Follow your passion is one of the most repeated pieces of career advice, and it is also one of the most misleading. It sounds inspiring, especially to someone young and unsure. The trouble is that it assumes most people already have a clear, burning passion waiting to be matched with a job. Most do not. Plenty of people have vague interests, a few things they enjoy, and a long list of things they have never tried. Telling them to find the one true calling and chase it sets them up to feel lost and behind when no obvious answer arrives. The advice flatters the few who got lucky and quietly shames everyone else.
There is a second problem with the passion script. Passion is often the result of getting good at something, not the thing that comes before it. People rarely love work they are bad at. What usually happens is the reverse. Someone takes a job, develops real skill, starts getting recognized and trusted, and the sense of meaning grows out of that competence. The enjoyment follows the mastery. If you wait around for passion to strike before you commit to anything, you can spend years sampling and quitting, never staying long enough to get good and never feeling the satisfaction that good work brings.
A more useful frame is to build a career around being valuable. Get genuinely skilled at something the world needs, something people will pay for and respect. Rare and valuable skills become the currency you trade for the things that actually make work satisfying, like autonomy, interesting problems, good colleagues, and control over your time. Those rewards are what most people are really chasing when they say they want to follow their passion. The difference is that you can deliberately build toward them, while waiting for a calling leaves you at the mercy of a feeling that may never show up on schedule.
This does not mean interests are irrelevant or that you should grind away at something you hate. Interests are useful clues about where to start and what to explore. The point is the order of operations. Begin with curiosity, pick a direction that seems worth investing in, then commit long enough to get skilled before you judge whether it is right. Passion tends to bloom somewhere in that process, once the work starts giving back. Treating it as the starting requirement rather than a likely outcome is what trips people up and keeps them hopping from one fresh start to the next.

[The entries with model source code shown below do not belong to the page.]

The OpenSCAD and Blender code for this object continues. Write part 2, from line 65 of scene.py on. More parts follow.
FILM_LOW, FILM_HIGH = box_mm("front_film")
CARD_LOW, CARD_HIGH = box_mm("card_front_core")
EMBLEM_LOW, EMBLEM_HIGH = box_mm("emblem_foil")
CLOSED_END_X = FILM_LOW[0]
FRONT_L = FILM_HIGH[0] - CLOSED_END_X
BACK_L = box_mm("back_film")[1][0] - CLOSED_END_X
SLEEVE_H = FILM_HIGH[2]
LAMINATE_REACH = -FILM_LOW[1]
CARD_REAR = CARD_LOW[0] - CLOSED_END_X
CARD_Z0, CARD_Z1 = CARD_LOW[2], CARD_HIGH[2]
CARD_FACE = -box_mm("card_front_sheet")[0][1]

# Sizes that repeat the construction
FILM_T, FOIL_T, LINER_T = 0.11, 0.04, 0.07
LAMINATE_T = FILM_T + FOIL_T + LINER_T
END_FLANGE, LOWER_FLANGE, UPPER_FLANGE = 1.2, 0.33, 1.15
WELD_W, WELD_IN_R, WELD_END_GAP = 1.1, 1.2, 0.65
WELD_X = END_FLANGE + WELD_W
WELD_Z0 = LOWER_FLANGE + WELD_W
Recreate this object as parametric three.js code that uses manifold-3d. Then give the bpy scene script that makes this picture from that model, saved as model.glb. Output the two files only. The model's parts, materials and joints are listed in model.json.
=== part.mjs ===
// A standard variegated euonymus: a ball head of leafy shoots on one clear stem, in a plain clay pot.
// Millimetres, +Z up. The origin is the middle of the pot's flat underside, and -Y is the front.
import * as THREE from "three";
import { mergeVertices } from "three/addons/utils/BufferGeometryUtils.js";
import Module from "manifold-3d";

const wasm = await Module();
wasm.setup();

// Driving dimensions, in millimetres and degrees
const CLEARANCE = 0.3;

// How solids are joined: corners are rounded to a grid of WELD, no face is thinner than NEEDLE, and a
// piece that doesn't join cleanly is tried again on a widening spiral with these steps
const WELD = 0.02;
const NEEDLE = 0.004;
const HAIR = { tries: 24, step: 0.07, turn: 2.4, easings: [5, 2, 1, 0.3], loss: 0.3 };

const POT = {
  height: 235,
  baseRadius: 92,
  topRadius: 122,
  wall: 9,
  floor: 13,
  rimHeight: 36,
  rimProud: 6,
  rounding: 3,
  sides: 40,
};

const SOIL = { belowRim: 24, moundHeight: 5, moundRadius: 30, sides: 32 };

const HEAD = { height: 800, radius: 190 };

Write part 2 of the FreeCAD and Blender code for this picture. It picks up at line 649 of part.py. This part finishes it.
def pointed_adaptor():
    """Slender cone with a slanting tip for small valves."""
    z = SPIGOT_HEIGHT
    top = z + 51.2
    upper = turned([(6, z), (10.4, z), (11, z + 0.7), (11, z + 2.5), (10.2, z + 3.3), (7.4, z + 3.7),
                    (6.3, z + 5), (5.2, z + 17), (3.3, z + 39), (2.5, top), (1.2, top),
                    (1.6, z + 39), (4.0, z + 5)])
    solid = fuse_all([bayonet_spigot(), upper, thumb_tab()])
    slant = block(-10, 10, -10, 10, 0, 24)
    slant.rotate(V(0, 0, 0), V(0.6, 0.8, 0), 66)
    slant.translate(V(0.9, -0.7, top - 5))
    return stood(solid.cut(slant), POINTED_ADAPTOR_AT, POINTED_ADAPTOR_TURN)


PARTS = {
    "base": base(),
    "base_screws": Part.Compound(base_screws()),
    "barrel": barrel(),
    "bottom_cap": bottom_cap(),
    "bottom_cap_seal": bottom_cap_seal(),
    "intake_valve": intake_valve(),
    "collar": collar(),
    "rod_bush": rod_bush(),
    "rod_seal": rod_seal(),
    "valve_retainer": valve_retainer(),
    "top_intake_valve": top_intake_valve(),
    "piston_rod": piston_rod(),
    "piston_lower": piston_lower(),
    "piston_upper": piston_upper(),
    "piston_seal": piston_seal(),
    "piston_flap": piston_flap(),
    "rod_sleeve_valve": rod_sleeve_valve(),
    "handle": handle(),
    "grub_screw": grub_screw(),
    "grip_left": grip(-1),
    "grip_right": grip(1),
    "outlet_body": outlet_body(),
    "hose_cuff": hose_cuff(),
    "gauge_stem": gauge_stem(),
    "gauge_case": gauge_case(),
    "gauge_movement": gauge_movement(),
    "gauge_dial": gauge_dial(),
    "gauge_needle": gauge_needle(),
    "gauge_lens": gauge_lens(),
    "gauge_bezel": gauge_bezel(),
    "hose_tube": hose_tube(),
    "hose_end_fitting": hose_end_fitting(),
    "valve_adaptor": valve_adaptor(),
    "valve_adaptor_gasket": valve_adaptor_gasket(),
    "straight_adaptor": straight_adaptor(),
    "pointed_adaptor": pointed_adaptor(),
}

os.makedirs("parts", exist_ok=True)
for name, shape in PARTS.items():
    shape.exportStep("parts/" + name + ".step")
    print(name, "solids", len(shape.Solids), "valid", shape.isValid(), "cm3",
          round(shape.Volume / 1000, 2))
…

So the next time someone tells a young person to follow their passion, it is worth pushing back gently. The honest advice is harder and more hopeful at the same time. Pick something promising, get good at it, stay long enough to build something real, and let the meaning grow from the mastery. That path is available to people who do not feel a calling yet, which is most of us. It trades a nice slogan for a plan that actually works. Of course, some people truly do have a lifelong passion and should run straight at it, and that experience is real. For everyone else, building value first is the surer road to work worth loving.